Analysis of neotissue nodule geometries and shape descriptors and collagen staining intensity after long-term stimulatory culture (14 days). (A) Average nodule size increased in a CNO dose- and frequency-dependent manner, from ∼20,000 μm² in the least stimulated group to ∼120,000 μm² and ∼320,000 μm² in the thrice-daily 50 and 500 nM CNO-stimulated groups, respectively (p < 0.001). GSK101 and hypo-osmotic shock (HS) areas were indistinguishable from those of WT and unstimulated hM3Dq cultures. Circles having sizes scaled to total nodule areas are provided above the figure for visual reference. (B) The area fraction of nodules increased with CNO concentration and frequency; from ∼4–7% in the 1 × /week groups to ∼10% in the 5 nM CNO group and ∼24–38% in the 50 and 500 nM groups, respectively, when stimulated with CNO thrice daily (p < 0.001). Area fractions for GSK101 and HS-stimulated cultures were indistinguishable from those of WT/unstimulated cultures. (C) Similar CNO dose and frequency-dependent increases in the Feret's diameter of formed nodules (i.e., maximal geometric width) were observed. Circles having diameters and aspect ratios scaled to demonstrate treatment-dependent changes in nodule size and shapes are provided above the figure for visual reference. (D) Analyzing the aspect ratio of formed neotissue nodules demonstrated increasing elongation with increasing CNO dose and stimulation frequency. (E) Changes in collagen staining, that is, PR stain color, brilliance (gray content), and intensity, were assayed via measures of hue, saturation, and value, respectively. With increasing CNO concentration and dose-frequency, the stained collagen-rich tissues exhibited deeper (∼0.7–0.8) and darker (∼0.2–0.4) blue-red (∼350°) colors, indicative of increased collagen deposition.

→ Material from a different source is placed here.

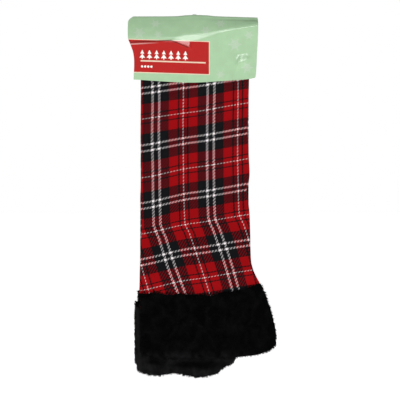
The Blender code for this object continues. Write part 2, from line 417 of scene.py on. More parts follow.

In (E), as well as (A, C), the colors of the indicated circles have been matched to the average HSV values of the group. *p < 0.05 compared with WT (& WT+CNO), bar = p < 0.05 for the comparison between indicated groups for the noted CNO concentration, p < 0.05 compared with once-only activation at the noted CNO concentration, and p < 0.05 compared with the 5 nM CNO activation for the same administration frequency; Kruskal–Wallis test with Dunn's multiple-correction tests. Statistical comparisons indicated in red are those that fell just short of significance, p < 0.1.

FIG. 6.

ICC staining revealed that CNO-mediated activation of hM3Dq enhanced collagen type II and aggrecan deposition. CNO stimulation resulted in the qualitative appearance of concentration-dependent enhancement of antibody staining for collagen type II (top row) and aggrecan (bottom row). Once-daily stimulation with 500 nM CNO exhibited the highest levels of deposition of both proteins, whereas 5 nM CNO displayed increased staining relative to GSK101 and unstimulated cultures; appreciable but reduced staining for collagen type I (middle row) was also detected. The black region in the 1 × /day 5 nM CNO aggrecan image is a “masked-out” fluorescent dust particle.